Location
- 13735 Beamer Road Houston, Harris County, Texas 77089 United States 29°34′44″N 95°12′17″W﻿ / ﻿29.578990°N 95.204792°W

Information
- School type: Public high school / Early College High School
- Established: 2007
- School district: Clear Creek Independent School District
- Superintendent: Dr. Eric Williams^{[citation needed]}
- Principal: Marshall Ponce^{[citation needed]}
- Staff: 14.00 (FTE)
- Grades: 9–12
- Enrollment: 425 (2022-2023)
- Student to teacher ratio: 30.36
- Language: English
- Mascot: Coyote^{[citation needed]}
- Website: chechs.ccisd.net

= Clear Horizons Early College High School =

Public school in Texas, United States

Clear Horizons Early College High School is a public secondary school located in Houston, Texas, United States. In this program, an associate degree is completed simultaneously within the student's four years of high school.

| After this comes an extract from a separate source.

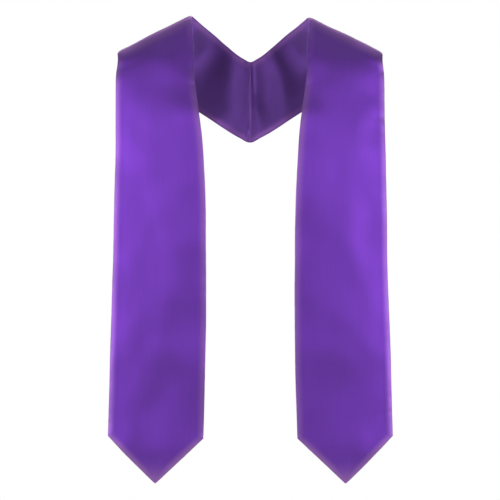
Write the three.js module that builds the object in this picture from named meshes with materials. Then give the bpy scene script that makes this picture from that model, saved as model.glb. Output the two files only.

The program requires all its students to be on either the Distinguished Achievement Plan or the Distinguished Level of Achievement Plan. Students must take the highest level classes offered for each subject (e.g. AP, PreAP, or Dual Credit classes). Dual credit classes are semi-free for the students. Acceptance into the school is based on random name drawing of applicants via lottery system based on grades.

==History==
Clear Horizons Early College High School was founded in 2007. The school is located on the South Campus of the San Jacinto Community College District. It is the successor of Clear Creek Independent School District's Project ExCEL.

Clear Horizons' first graduating class in 2009 consisted of 12 students. Four of these graduates received their associate degree.